Whatever the sport think of how you will edit your footage from one shot to the next. In basketball, get a closeup shot of the point guard bring the ball up, then widen out to see the pass to the wing. When a shot goes up follow the ball into the net, then find the player who just scored it to get them running back on defense.

3) Let it breathe! – Hold your shots

Don’t start recording when the center snaps the football to the quarterback, and don’t stop it the moment the receiver gets tackled. In order to have enough footage to edit you’ll need a few seconds before the action and a few seconds after, to allow you to transition between shots.

4) It’s all in focus – Manual focus is best

Auto focus works for some shots… the closeup of your son in the on-deck circle… your daughter’s face as she gets set to shoot a free throw… But you can’t always rely on it for the best possible shot.

By using the manual focus setting, you make sure that the action on the field or in the gym is clear no matter where you’re aiming the camera at.

How do you do it?

In football or soccer, for example, zoom in on the farthest goal post or marker, auto focus on it, then switch your camera to manual focus…. zoom out and the objects in front will be in focus. Your camera won’t be working overtime to focus on all the moving parts coming into view. If you stay in auto focus, you can’t guarantee the camera will always focus on what you want it to. It may see a car on the highway in the background, it may try to focus on the referee… use manual focus!
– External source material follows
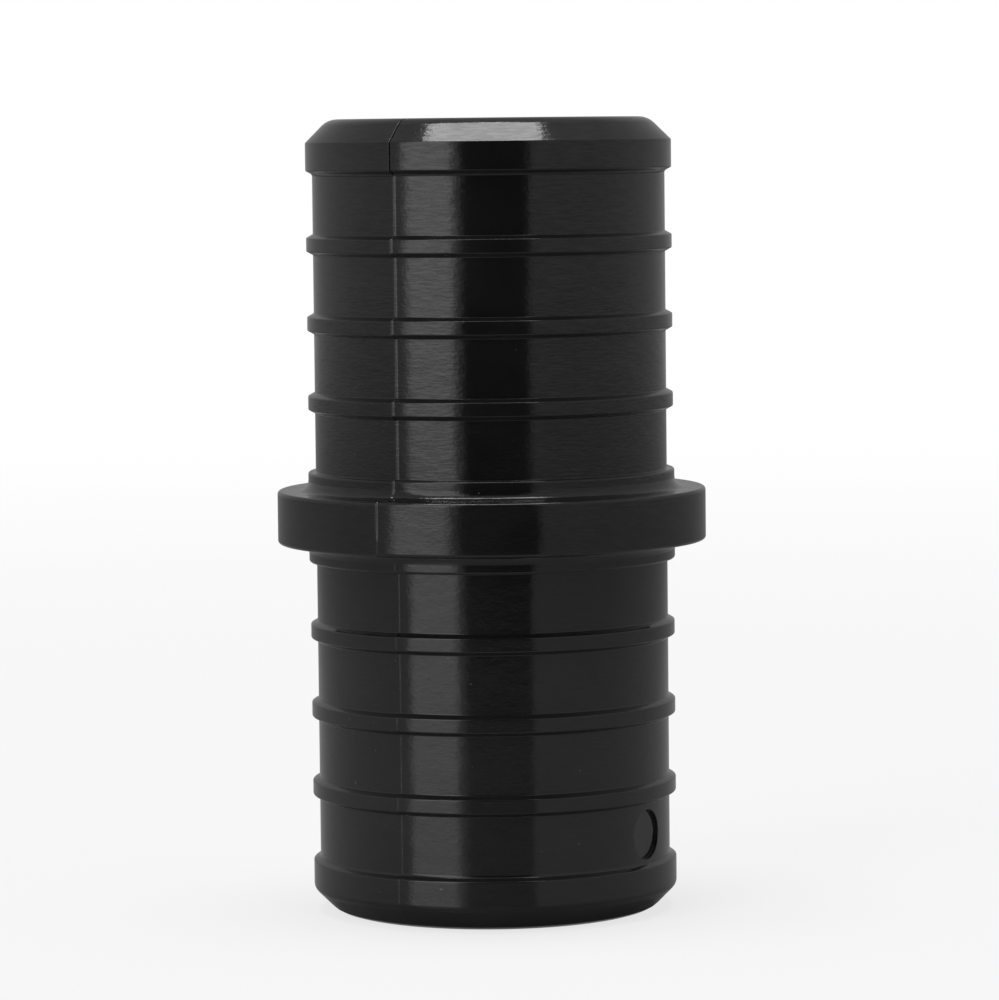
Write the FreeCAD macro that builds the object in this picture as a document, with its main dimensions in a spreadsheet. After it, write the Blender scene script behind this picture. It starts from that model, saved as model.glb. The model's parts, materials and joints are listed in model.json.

5) Who’s zoomin’ who? – Easy on the zoom

It’s tempting to zoom in and out on the action. But it’s not necessary. if you do it too quickly, you’ll make your audience sick. You’ll also lose your ability to anticipate where the action is heading.

There are times a quick zoom in or out makes sense. That’s what editing is for. But if you are at a comfortable distance most of the time – not too far away and not too close – you will be more able to anticipate and react to the game.